### Task description
Your task is to copy the material exactly.
-------------------------
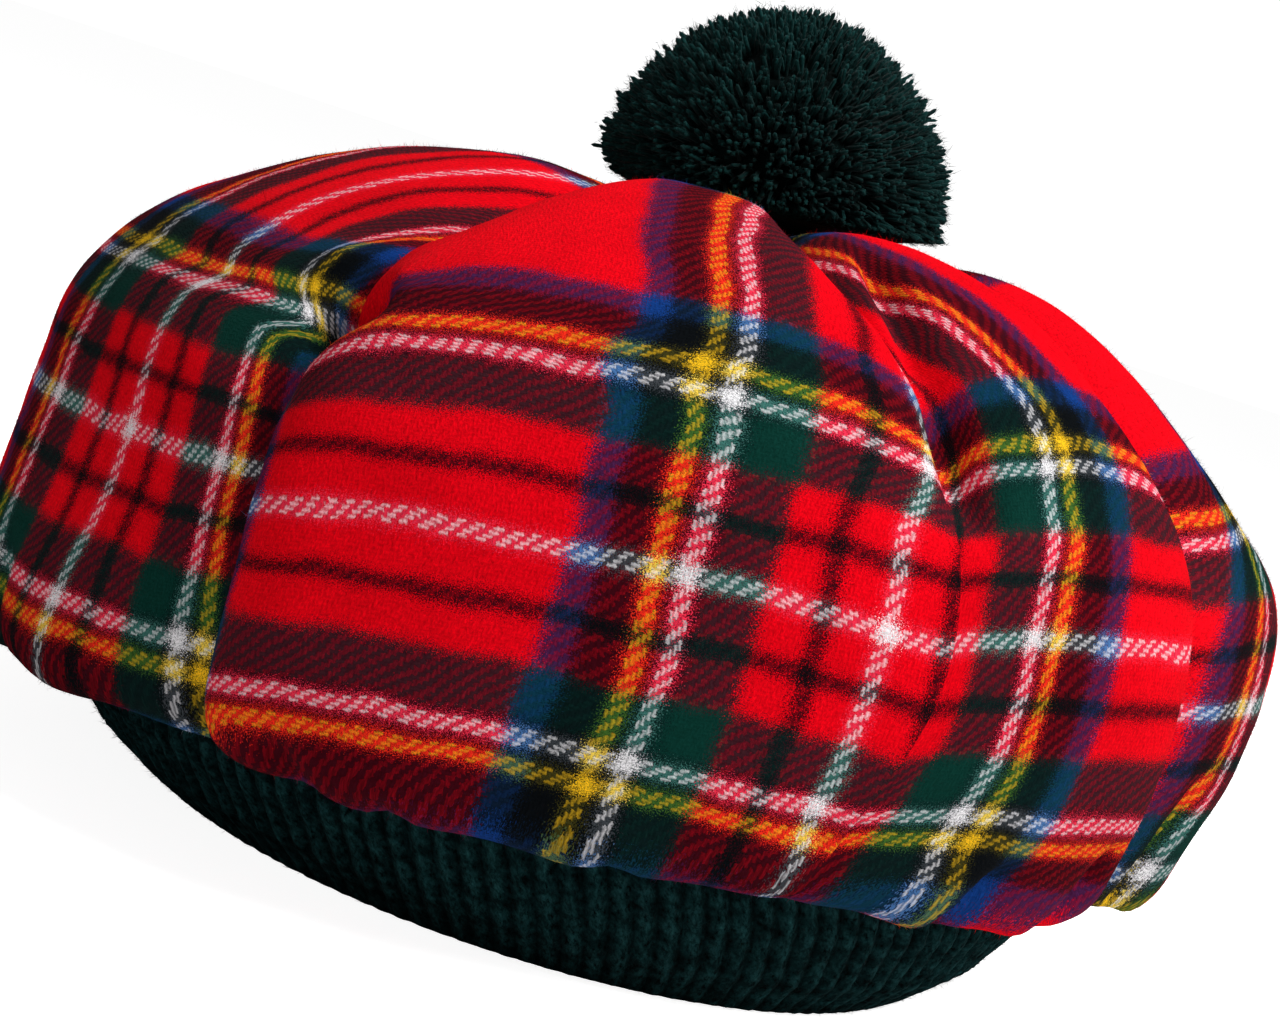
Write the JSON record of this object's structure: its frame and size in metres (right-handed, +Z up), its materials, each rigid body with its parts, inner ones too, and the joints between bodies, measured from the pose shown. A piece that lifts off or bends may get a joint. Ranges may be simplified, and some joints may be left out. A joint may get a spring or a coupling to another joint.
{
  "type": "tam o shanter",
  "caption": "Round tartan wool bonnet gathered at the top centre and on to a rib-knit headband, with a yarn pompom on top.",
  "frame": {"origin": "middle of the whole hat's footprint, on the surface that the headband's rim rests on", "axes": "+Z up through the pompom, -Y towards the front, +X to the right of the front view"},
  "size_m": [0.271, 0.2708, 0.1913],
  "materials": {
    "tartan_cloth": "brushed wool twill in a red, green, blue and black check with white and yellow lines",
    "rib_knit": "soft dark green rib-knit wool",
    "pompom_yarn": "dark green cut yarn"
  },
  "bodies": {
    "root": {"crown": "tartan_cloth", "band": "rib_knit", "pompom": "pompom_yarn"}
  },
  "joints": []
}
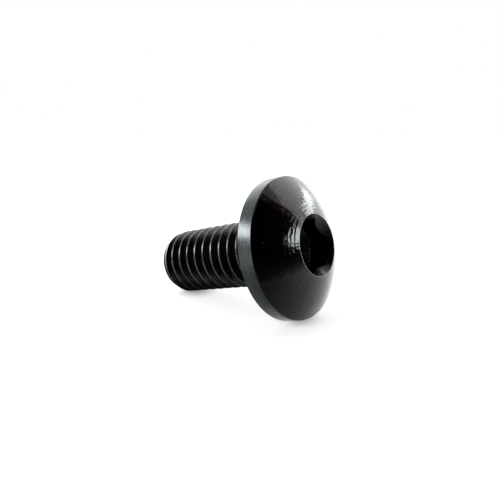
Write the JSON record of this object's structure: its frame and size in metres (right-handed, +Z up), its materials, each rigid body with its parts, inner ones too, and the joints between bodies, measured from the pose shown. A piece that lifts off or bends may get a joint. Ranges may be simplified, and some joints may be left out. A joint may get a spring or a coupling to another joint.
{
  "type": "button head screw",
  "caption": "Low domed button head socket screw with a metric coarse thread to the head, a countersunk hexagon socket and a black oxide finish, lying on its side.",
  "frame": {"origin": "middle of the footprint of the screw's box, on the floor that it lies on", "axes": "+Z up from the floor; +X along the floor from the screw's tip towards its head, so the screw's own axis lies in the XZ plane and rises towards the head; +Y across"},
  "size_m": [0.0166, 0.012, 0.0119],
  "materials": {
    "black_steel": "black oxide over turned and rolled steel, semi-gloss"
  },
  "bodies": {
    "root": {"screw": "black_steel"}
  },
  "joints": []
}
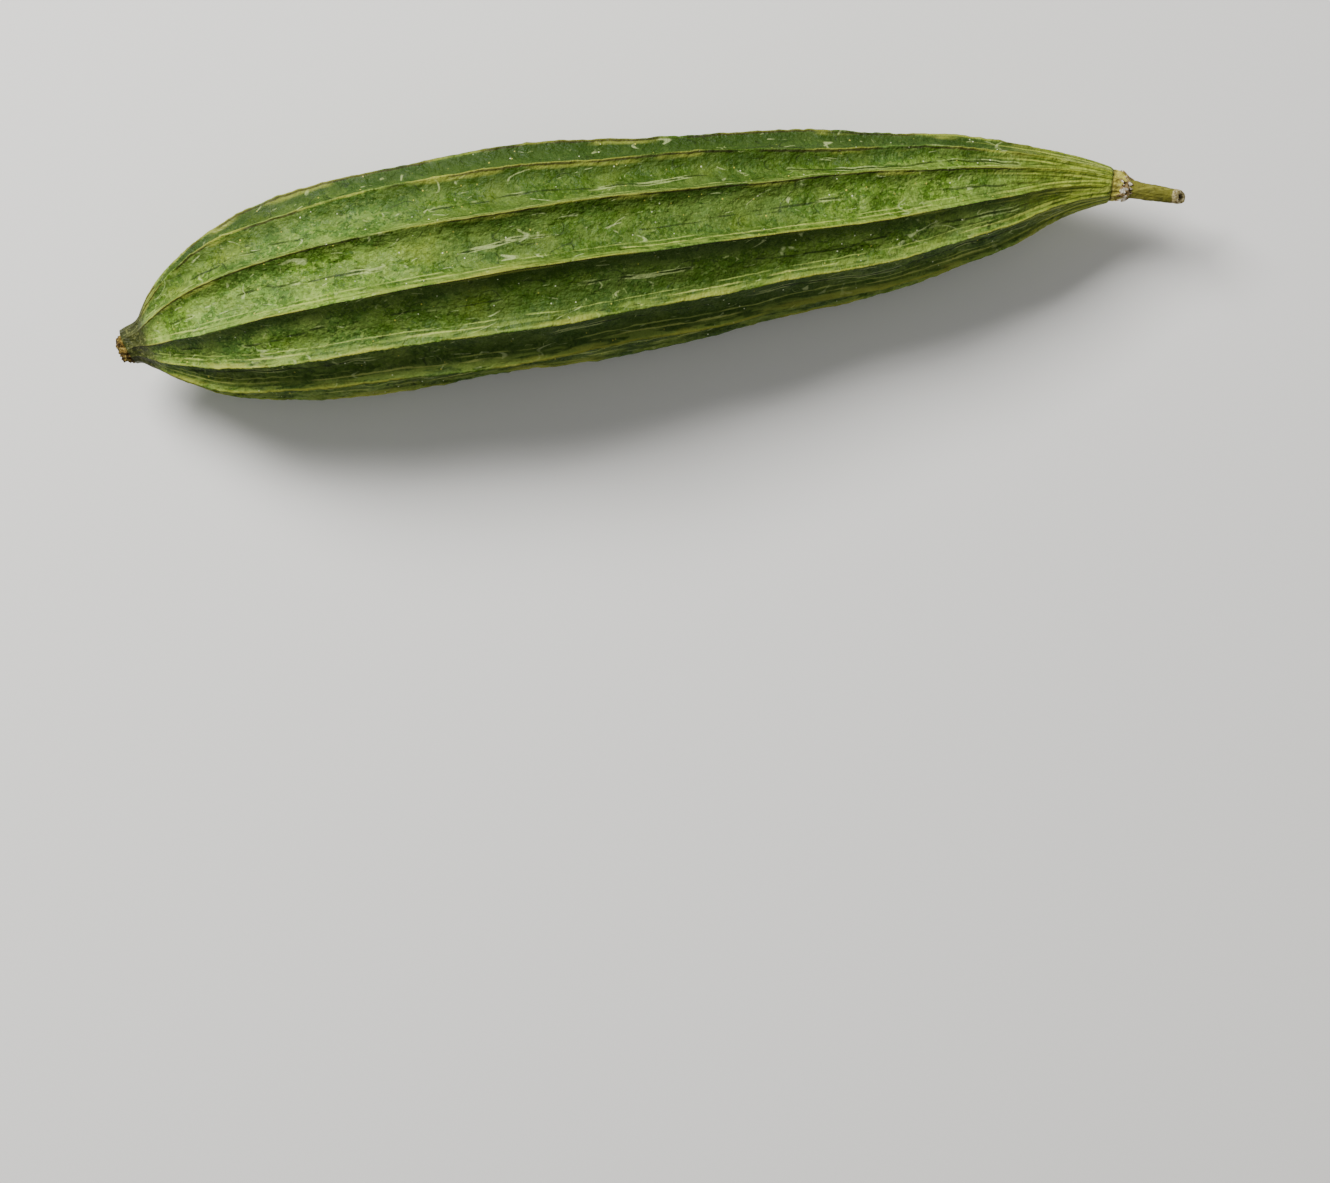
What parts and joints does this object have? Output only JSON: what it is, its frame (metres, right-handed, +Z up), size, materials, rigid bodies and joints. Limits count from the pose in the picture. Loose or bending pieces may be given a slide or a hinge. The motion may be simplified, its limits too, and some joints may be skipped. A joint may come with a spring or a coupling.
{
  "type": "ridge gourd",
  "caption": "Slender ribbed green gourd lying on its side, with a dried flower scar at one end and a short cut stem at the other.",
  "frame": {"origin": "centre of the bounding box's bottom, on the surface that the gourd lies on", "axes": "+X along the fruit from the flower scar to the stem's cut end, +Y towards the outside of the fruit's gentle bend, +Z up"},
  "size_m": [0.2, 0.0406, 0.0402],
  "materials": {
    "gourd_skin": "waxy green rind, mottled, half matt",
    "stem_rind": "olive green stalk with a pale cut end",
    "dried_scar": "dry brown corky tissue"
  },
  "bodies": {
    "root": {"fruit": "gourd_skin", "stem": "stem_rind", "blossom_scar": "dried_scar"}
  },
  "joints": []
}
-------------------------
### Response below
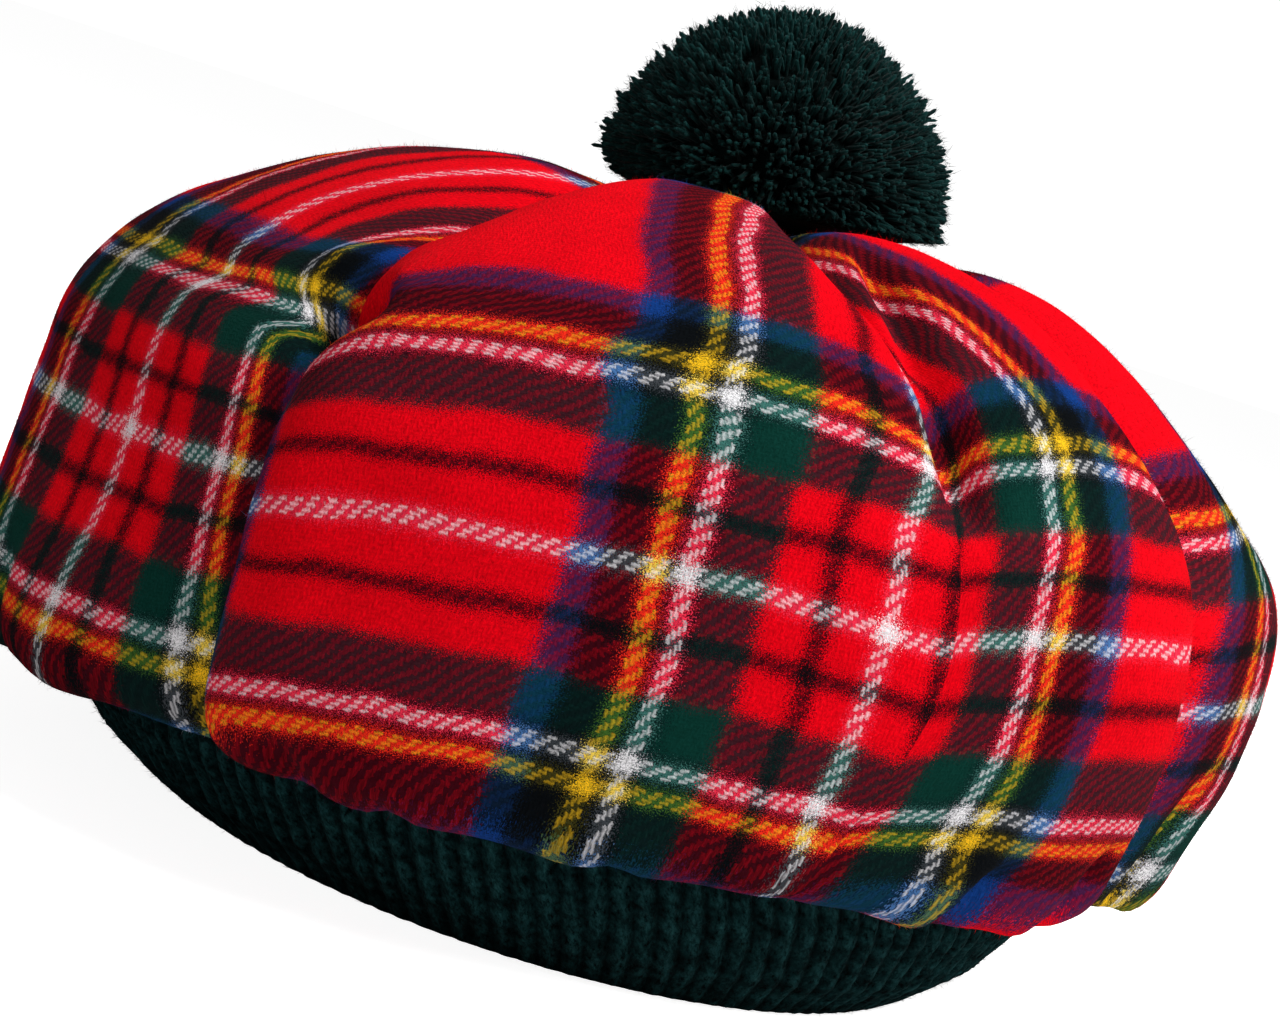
Write the JSON record of this object's structure: its frame and size in metres (right-handed, +Z up), its materials, each rigid body with its parts, inner ones too, and the joints between bodies, measured from the pose shown. A piece that lifts off or bends may get a joint. Ranges may be simplified, and some joints may be left out. A joint may get a spring or a coupling to another joint.
{
  "type": "tam o shanter",
  "caption": "Round tartan wool bonnet gathered at the top centre and on to a rib-knit headband, with a yarn pompom on top.",
  "frame": {"origin": "middle of the whole hat's footprint, on the surface that the headband's rim rests on", "axes": "+Z up through the pompom, -Y towards the front, +X to the right of the front view"},
  "size_m": [0.271, 0.2708, 0.1913],
  "materials": {
    "tartan_cloth": "brushed wool twill in a red, green, blue and black check with white and yellow lines",
    "rib_knit": "soft dark green rib-knit wool",
    "pompom_yarn": "dark green cut yarn"
  },
  "bodies": {
    "root": {"crown": "tartan_cloth", "band": "rib_knit", "pompom": "pompom_yarn"}
  },
  "joints": []
}
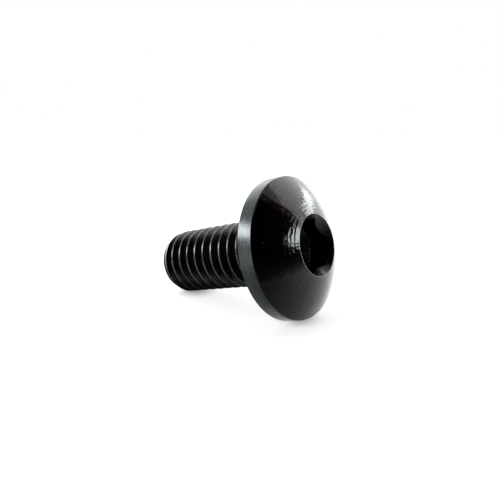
Write the JSON record of this object's structure: its frame and size in metres (right-handed, +Z up), its materials, each rigid body with its parts, inner ones too, and the joints between bodies, measured from the pose shown. A piece that lifts off or bends may get a joint. Ranges may be simplified, and some joints may be left out. A joint may get a spring or a coupling to another joint.
{
  "type": "button head screw",
  "caption": "Low domed button head socket screw with a metric coarse thread to the head, a countersunk hexagon socket and a black oxide finish, lying on its side.",
  "frame": {"origin": "middle of the footprint of the screw's box, on the floor that it lies on", "axes": "+Z up from the floor; +X along the floor from the screw's tip towards its head, so the screw's own axis lies in the XZ plane and rises towards the head; +Y across"},
  "size_m": [0.0166, 0.012, 0.0119],
  "materials": {
    "black_steel": "black oxide over turned and rolled steel, semi-gloss"
  },
  "bodies": {
    "root": {"screw": "black_steel"}
  },
  "joints": []
}
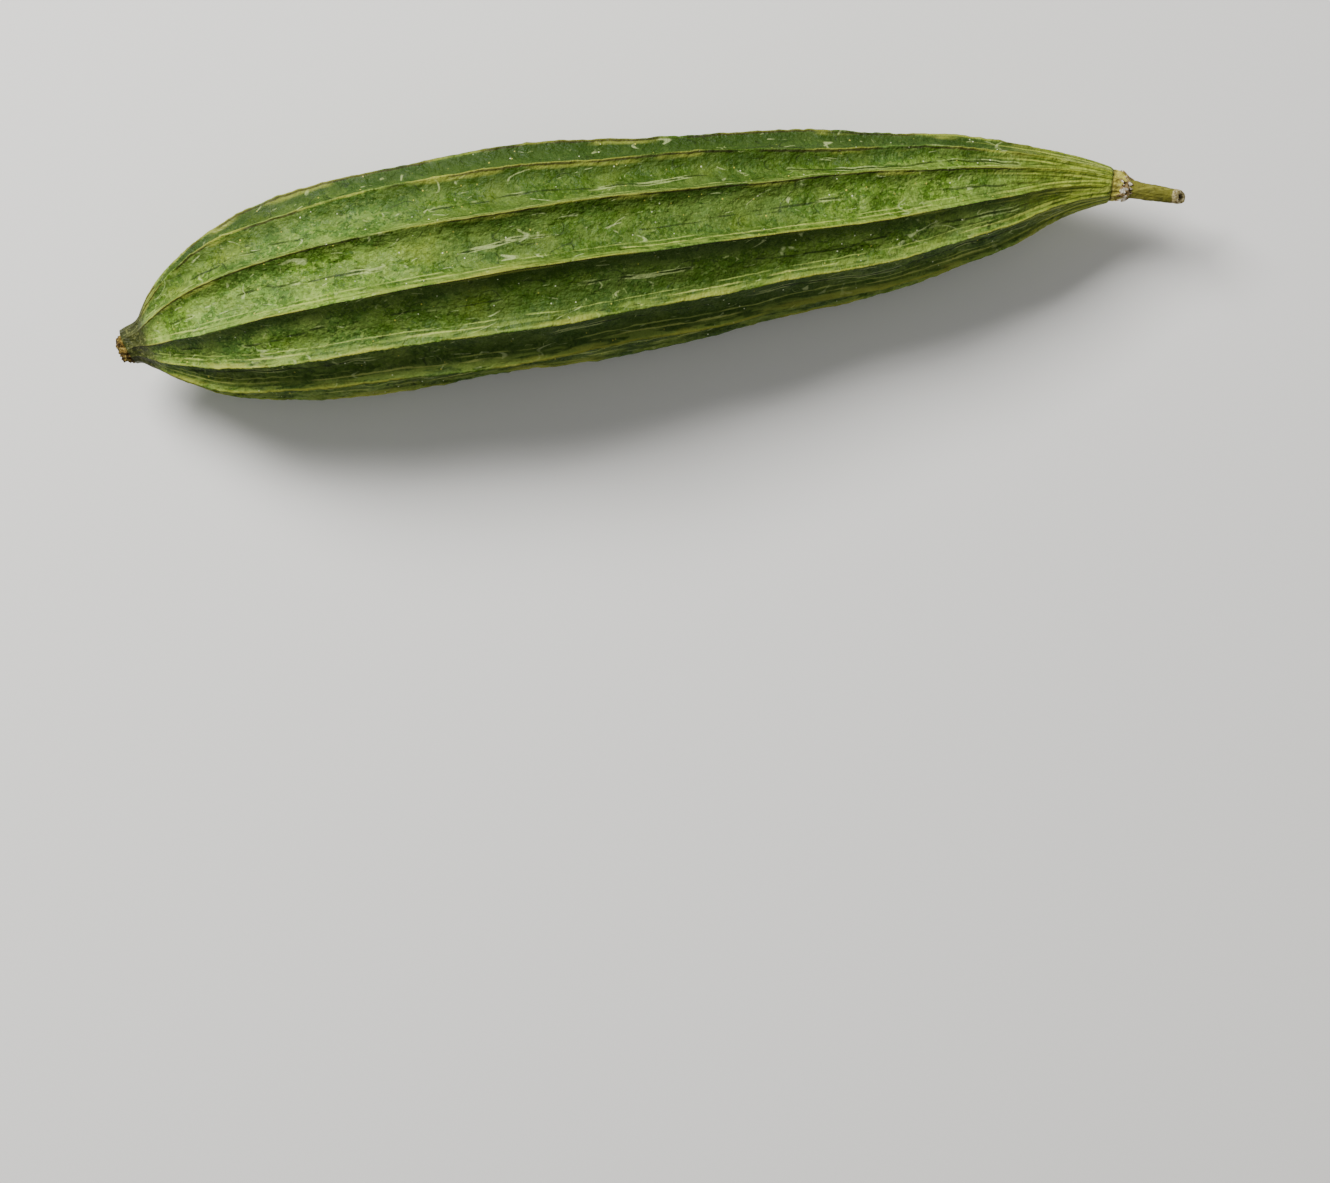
What parts and joints does this object have? Output only JSON: what it is, its frame (metres, right-handed, +Z up), size, materials, rigid bodies and joints. Limits count from the pose in the picture. Loose or bending pieces may be given a slide or a hinge. The motion may be simplified, its limits too, and some joints may be skipped. A joint may come with a spring or a coupling.
{
  "type": "ridge gourd",
  "caption": "Slender ribbed green gourd lying on its side, with a dried flower scar at one end and a short cut stem at the other.",
  "frame": {"origin": "centre of the bounding box's bottom, on the surface that the gourd lies on", "axes": "+X along the fruit from the flower scar to the stem's cut end, +Y towards the outside of the fruit's gentle bend, +Z up"},
  "size_m": [0.2, 0.0406, 0.0402],
  "materials": {
    "gourd_skin": "waxy green rind, mottled, half matt",
    "stem_rind": "olive green stalk with a pale cut end",
    "dried_scar": "dry brown corky tissue"
  },
  "bodies": {
    "root": {"fruit": "gourd_skin", "stem": "stem_rind", "blossom_scar": "dried_scar"}
  },
  "joints": []
}